Une fonction symbolique

Fin 2017, l’enquête sur les Paradise Papers montrait que la reine d’Angleterre avait planqué 11,3 millions d’euros aux îles Caïmans et aux Bermudes. Des aristocrates épousant les mœurs rapias de la bourgeoisie voire de riches parvenus, cela ne manque jamais de sel.

A moins qu’elle ne soit, comme le suggérait l’hebdomadaire the Week « un élément essentiel de l’identité, de l’unité et de la fierté nationales », dans un pays divisé (quel pays ne l’est pas à l’heure du turbocapitalisme mondialisé ?). Une fonction symbolique qu’il ne faudrait pas négliger, car la politique est aussi faite de ce métal. En l’absence de ce symbole centripète, les forces centrifuges gagneront-elles en puissance que ce soit au sein même du Royaume-Uni (l’Écosse entend se diriger vers un deuxième référendum et l’appel à l’unité de l’Irlande de relève plus d’un cri dans le désert) comme dans le « Commonwealth », cette relique du passé impérial ?

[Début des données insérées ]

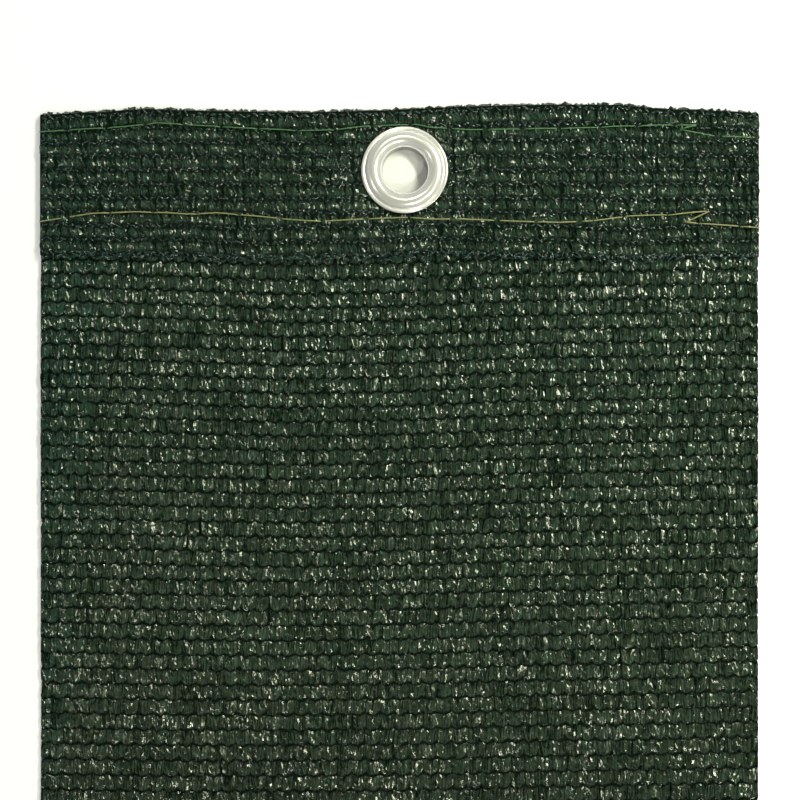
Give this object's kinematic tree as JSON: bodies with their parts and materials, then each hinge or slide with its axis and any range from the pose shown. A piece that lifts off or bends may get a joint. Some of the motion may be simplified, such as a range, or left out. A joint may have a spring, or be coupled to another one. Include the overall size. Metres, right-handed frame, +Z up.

Icon QuoteLa reine est « un élément essentiel de l’identité, de l’unité et de la fierté nationales ». The week
 

Rien n’aura altéré la solidité de cette institution, au point qu’un sondage indiquait que la résidente du palais de Buckingham bénéficiait de 70 % d’opinions favorables auprès du grand public (notons tout de même que 40 % des jeunes préféreraient changer de système et élire directement leur chef d’État). Ni les frasques du fils aîné Charles, ni la froideur étalée après la mort accidentelle de l’inclassable belle-fille Diana, ni l’exil d’Harry et Meghan, ni les turpitudes du fils cadet Andrew en compagnie de Jeffrey Epstein, ni les révélations d’historiens concernant le soutien effectif d’Edouard VIII aux nazis et « l’hitlérophilie » des élites anglaises.

Comme si un pays assistait, désensibilisé, à un énième épisode d’une série, une « telenovela » en gants blancs et mines flegmatiques. Et il faut dire que les dernières générations de Windsor ont servi de source d’inspiration à nombre de films (« The Queen », « Le discours d’un roi ») et série (succès de « The crown » sur Netflix). En matière de culture populaire, rien ne vaudra jamais – avis subjectif, on en convient – le « God Save The Queen » des Sex Pistols sur cette reine qui « n’est pas un être humain » et qu’il faut « sauver » « car les touristes, c’est du fric (…) dans le pays féérique d’Angleterre. » Les mots des poètes – mêmes à crêtes – ne prennent jamais une ride.